If you try to go too fast, the system warms you. “Please re-place item in bagging area.” It’s far from foolproof (not that the users are fools, but the users can fool it!); it often goes out of sync. The item it wants to be put in the bagging area is already in the bagging area. Often we have to flag down the cashier at the master station who is “supervising” the four self-check devices (usually trying to help poor first-timers, or calling out instructions from her station).

Anyway, I was plodding away with my purchase of 4 $0.69 switchplates the other day, and of course, we got out of sync. Everything was either in a bag or waiting to be scanned and I was being given instructions about what to return to where, even though there was nothing that could be returned. In my attempt to mollify the system, I picked up one of my to-be-rung-up items and put it in the bag. That seemed to satisfy it. That left one remaining. I picked it up, scanned it, and put it in the bag. All four of the items were now in the bag. But I had only scanned three.

Screw this. I clicked “finish and pay” and ran through the payment swipe interaction (this takes place on another interface, about 5 feet from the first interface).

The machine, which represents Home Depot and its interests, didn’t want my $0.69 for my fourth item. It insisted that I put it in the bag without swiping it. Did I alert the supervising cashier so she could come over and rejigger the whatsit and charge me the right amount? I did not.

I was able to somehow justify this because it was the will of the machine; the error was not like an ATM that gives you two $20.00 bills stuck together; it was a richly interactive error – “put this in the bag, Steve” it told me… (but I never…) NO – PUT IT IN THE BAG NOW PLEASE. (okay, sir). The machine is the boss, but I’m responsible for knowing more than it about what is right and what is accurate?

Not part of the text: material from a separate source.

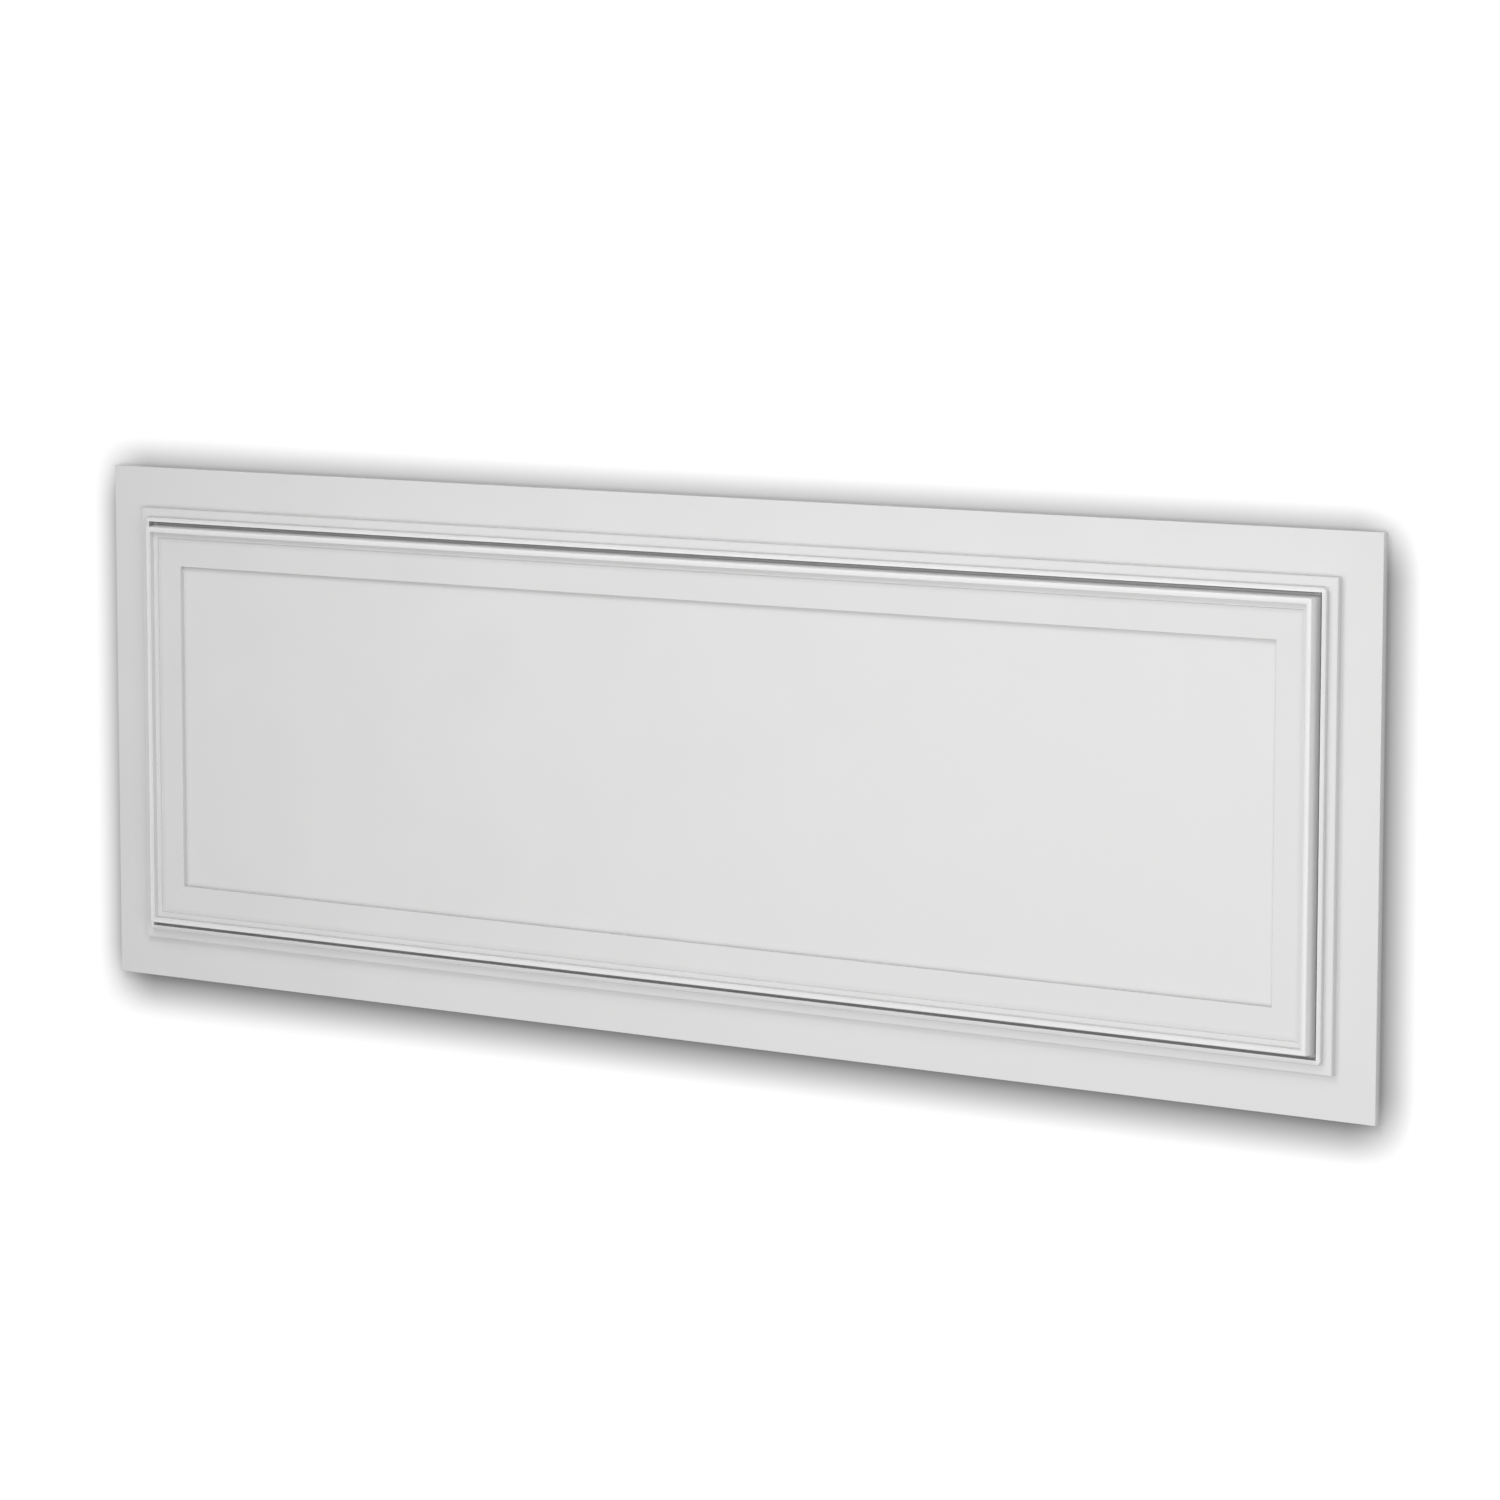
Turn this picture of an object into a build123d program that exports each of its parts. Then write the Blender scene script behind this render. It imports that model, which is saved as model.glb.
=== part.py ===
from build123d import *
import os

# Moulded three-dimensional wall panel, lying on its back with its decorated face up.
# The panel is one casting of dense foam. From the edge inwards it has a flat margin, a
# raised band, a small bead, a deep quirk and a tall ridge. Inside the ridge a ledge steps
# down to a raised field, and the field frames a sunk centre. The bead turns the corners
# in small arcs, and the rest is mitred. The back is flat, for glue.
# X is along the panel, Y is up the wall and Z points out of it. Sizes are in millimetres.

# Overall size
panel_length = 1400.0
panel_height = 500.0
edge_thickness = 6.8

# Widths across the border, from the panel's edge inwards
margin_width = 38.9
band_width = 8.7
bead_width = 4.3
quirk_width = 3.3
ridge_lean = 1.3
ridge_width = 5.2
ledge_width = 5.0
field_width = 27.1

# Heights above the margin's face
band_rise = 5.8
bead_rise = 10.4
quirk_rise = 3.6
ridge_lean_rise = 13.8
ridge_rise = 20.2
ledge_rise = 14.6
field_rise = 13.0
centre_rise = 7.9

# Rounds
arris_round = 0.5
ridge_round = 0.9
bead_round = 0.9
foot_round = 0.5
bead_inner_corner = 0.2

# Stations across the border, from the panel's edge inwards
bead_start = margin_width + band_width
bead_line = bead_start + bead_width / 2
quirk_start = bead_start + bead_width
ridge_foot = quirk_start + quirk_width
ridge_start = ridge_foot + ridge_lean
ledge_start = ridge_start + ridge_width
field_start = ledge_start + ledge_width
centre_start = field_start + field_width
border_width = centre_start + 2 * foot_round

# Levels above the back
band_level = edge_thickness + band_rise
bead_level = edge_thickness + bead_rise
quirk_level = edge_thickness + quirk_rise
ridge_lean_level = edge_thickness + ridge_lean_rise
ridge_level = edge_thickness + ridge_rise
ledge_level = edge_thickness + ledge_rise
field_level = edge_thickness + field_rise
centre_level = edge_thickness + centre_rise

# The border's outline: distance from the panel's edge, height above the back, round of the corner
border_outline = [
    (0, 0, 0),
    (0, edge_thickness, arris_round),
    (margin_width, edge_thickness, foot_round),
    (margin_width, band_level, arris_round),
    (quirk_start, band_level, 0),
    (quirk_start, quirk_level, 0),
    (ridge_foot, quirk_level, foot_round),
    (ridge_start, ridge_lean_level, 0),
    (ridge_start, ridge_level, ridge_round),
    (ledge_start, ridge_level, ridge_round),
    (ledge_start, ledge_level, foot_round),
    (field_start, ledge_level, arris_round),
    (field_start, field_level, foot_round),
    (centre_start, field_level, arris_round),
    (centre_start, centre_level, foot_round),
    (border_width, centre_level, 0),
    (border_width, 0, 0),
]

# The bead's outline about its own line, on a stem that stands in the band
bead_outline = [
    (-bead_width / 2, quirk_level, 0),
    (-bead_width / 2, bead_level, bead_round),
    (bead_width / 2, bead_level, bead_round),
    (bead_width / 2, quirk_level, 0),
]


def side_section(inset):
    """A plane across the middle of the lower side: its X runs inwards, and its Y runs up."""
    return Plane(origin=(0, inset - panel_height / 2, 0), x_dir=(0, 1, 0), z_dir=(1, 0, 0))


def loop_at(inset):
    """A loop of points round the panel at this inset, begun at the middle of the lower side."""
    half_x = panel_length / 2 - inset
    half_y = panel_height / 2 - inset
    return [(0, -half_y), (half_x, -half_y), (half_x, half_y), (-half_x, half_y), (-half_x, -half_y)]


def rounded_outline(outline):
    """The closed line through an outline's corners, each with its own round."""
    corners = [(across, level) for across, level, corner_round in outline]
    rounds = [corner_round for across, level, corner_round in outline]
    return FilletPolyline(*corners, radius=rounds, close=True)


with BuildPart() as wall_panel:
    # Border: one outline taken round the panel, with mitred corners
    with BuildLine() as border_path:
        Polyline(*loop_at(0), close=True)
    with BuildSketch(side_section(0)) as border_section:
        with BuildLine():
            rounded_outline(border_outline)
        make_face()
    sweep(path=border_path.wire(), transition=Transition.RIGHT)

    # Sunk centre: a plain slab that fills the border's opening
    with BuildSketch() as centre_outline:
        Rectangle(panel_length - 2 * border_width, panel_height - 2 * border_width)
    extrude(amount=centre_level)

    # Bead: its outline taken round a loop whose corners are small arcs
    with BuildLine() as bead_path:
        corner_arc = bead_inner_corner + bead_width / 2
        FilletPolyline(*loop_at(bead_line), radius=[0, *[corner_arc] * 4], close=True)
    with BuildSketch(side_section(bead_line)) as bead_section:
        with BuildLine():
            rounded_outline(bead_outline)
        make_face()
    sweep(path=bead_path.wire(), transition=Transition.RIGHT)

wall_panel.part.label = "wall_panel"
os.makedirs("parts", exist_ok=True)
export_step(wall_panel.part, "parts/wall_panel.step")
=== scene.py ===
import math

import bpy
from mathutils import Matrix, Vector


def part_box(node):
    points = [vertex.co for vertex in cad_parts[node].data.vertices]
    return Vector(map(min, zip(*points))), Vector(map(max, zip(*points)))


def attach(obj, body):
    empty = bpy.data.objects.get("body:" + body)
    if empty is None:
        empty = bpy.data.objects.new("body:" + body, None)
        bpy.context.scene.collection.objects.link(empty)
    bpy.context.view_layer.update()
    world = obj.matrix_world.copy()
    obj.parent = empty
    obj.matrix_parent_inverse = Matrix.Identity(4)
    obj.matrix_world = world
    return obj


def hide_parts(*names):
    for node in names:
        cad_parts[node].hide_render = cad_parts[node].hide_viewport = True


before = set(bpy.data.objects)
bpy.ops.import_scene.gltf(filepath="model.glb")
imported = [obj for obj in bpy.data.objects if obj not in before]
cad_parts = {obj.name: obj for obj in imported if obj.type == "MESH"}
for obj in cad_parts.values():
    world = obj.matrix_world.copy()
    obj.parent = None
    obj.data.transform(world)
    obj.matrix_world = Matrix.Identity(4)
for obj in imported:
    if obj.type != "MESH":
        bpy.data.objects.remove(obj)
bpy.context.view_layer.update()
panelLow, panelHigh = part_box("wall_panel")   # the panel is centred on x and y
print("frame loaded")


def deselectAll():
    bpy.ops.object.select_all(action="DESELECT")


def millimetres(value):
    return value / 1000


# Panel, in millimetres and degrees: widths run across the border from the edge inwards,
# and rises are above the margin
panelSettings = {
    "edge": 6.8,
    "marginWidth": 38.9,
    "bandWidth": 8.7, "bandRise": 5.8,
    "beadWidth": 4.9, "beadRise": 10.4,
    "quirkWidth": 2.7, "quirkRise": 3.6,
    "leanWidth": 1.3, "leanRise": 13.8,
    "ridgeWidth": 5.2, "ridgeRise": 20.2,
    "ledgeWidth": 5.0, "ledgeRise": 14.6,
    "fieldWidth": 27.1, "fieldRise": 13.0,
    "centreRise": 7.9,
    "arrisRound": 0.5, "bigRound": 0.9, "roundSteps": 4,
    "beadOuterCorner": 4.5, "beadInnerCorner": 0.2, "cornerSteps": 8,
    "near": 0.05, "facing": 0.9, "mergeDistance": 0.005,
    "sharpAngle": 30, "smoothAngle": 35, "faceWeight": 100,
}


def selectFaces(test):
    # edit mode: the faces whose centre and normal pass the test
    bpy.ops.mesh.select_all(action="DESELECT")
    bpy.ops.object.mode_set(mode="OBJECT")
    for face in bpy.context.object.data.polygons:
        face.select = test(face.center, face.normal)
    bpy.ops.object.mode_set(mode="EDIT")


def selectEdges(test):
    # edit mode: the edges whose two ends pass the test
    bpy.ops.mesh.select_mode(type="EDGE")
    bpy.ops.mesh.select_all(action="DESELECT")
    bpy.ops.object.mode_set(mode="OBJECT")
    mesh = bpy.context.object.data
    for edge in mesh.edges:
        ends = [mesh.vertices[index].co for index in edge.vertices]
        edge.select = test(*ends)
    bpy.ops.object.mode_set(mode="EDIT")


def roundSelected(radius, steps):
    bpy.ops.mesh.bevel(offset=millimetres(radius), segments=steps, profile=0.5, affect="EDGES")


def stepIn(width, rise=0):
    # inwards over a flat, or up a lean where a rise is given
    bpy.ops.mesh.inset(thickness=millimetres(width), depth=millimetres(rise), use_even_offset=True)


def stepUp(rise):
    bpy.ops.mesh.extrude_region_move(TRANSFORM_OT_translate={"value": (0, 0, millimetres(rise))})


def roundBeadCorner(inset, radius):
    # the four upright edges of the bead's wall at this inset
    s = panelSettings
    wallX, wallY = panelHigh.x - millimetres(inset), panelHigh.y - millimetres(inset)
    near = millimetres(s["near"])

    def isUpright(first, second):
        sameSpot = abs(first.x - second.x) < near and abs(first.y - second.y) < near
        return sameSpot and abs(abs(first.x) - wallX) < near and abs(abs(first.y) - wallY) < near

    selectEdges(isUpright)
    roundSelected(radius, s["cornerSteps"])


def roundLevel(rise, radius):
    # the sharp edges that lie at this height above the margin
    s = panelSettings
    near, height = millimetres(s["near"]), millimetres(s["edge"] + rise)
    selectEdges(lambda first, second: abs(first.z - height) < near and abs(second.z - height) < near)
    bpy.ops.object.mode_set(mode="OBJECT")
    mesh = bpy.context.object.data
    chosen = {edge.key for edge in mesh.edges if edge.select}
    normals = {}
    for face in mesh.polygons:
        for key in face.edge_keys:
            if key in chosen:
                normals.setdefault(key, []).append(face.normal.copy())
    for edge in mesh.edges:
        sides = normals.get(edge.key, [])
        edge.select = len(sides) == 2 and sides[0].angle(sides[1]) > math.radians(s["sharpAngle"])
    for vertex in mesh.vertices:
        vertex.select = False
    for face in mesh.polygons:
        face.select = False
    bpy.ops.object.mode_set(mode="EDIT")
    roundSelected(radius, s["roundSteps"])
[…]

Please don’t read this as some sort of attempt to rationalize something that is obviously wrong. We can get the Ethicist in here if we need to, but we all know what he’d say. I guess I’m more interest in the attributes of the exchange and how it influenced my own decision.

Of course, the fact that was $0.69 also is a factor. Do we want to call this stealing? If so, then the dollar amount shouldn’t matter? Although we’ve got a recent story where Wal-Mart is ignoring some sub-$25 shoplifting, so maybe there’s a sense that the amount does matter.

Presumably, I was doing a calculation of time, cost of goods, aggravation, and wrapping that up in a bit of self-justification and walking out with my extra (free!) switchplate because of that. These decisions are complex, with a lot of factors mixed in, in an organic (rather than linear) fashion.

Home Depot are privacy scumbags?

I was trying to snag an interesting bargain at HomeDepot that I found on slickdeals.net so I registered with their site, figuring if it knew my local area it might better find available stock for me. I declined to receive any of their 8 mailings and figured that was that.

I get a registration confirmation that is kind of scary

Steve, this confirmation email verifies your recent registration at homedepot.com. You will not receive additional email from The Home Depot unless you opt-in for our email offerings or purchase at homedepot.com.

[various other content in the welcome email snipped]

You may be removed from this list by calling 1-800-430-3376, or mailing your request to Customer Care at:

The Home Depot
2455 Paces Ferry Rd NW
Atlanta, GA 30339

So it’s confusing, for one. Why do I need to be removed from this list if I won’t receive anything else anyway? And why will they presume to add me to this (or some other) list when I make a purchase? Forcing me to write or call someone to opt-out? That’s heinous. Definitely makes me rethink my purchase, if I am therefore forced to make a call to opt-out.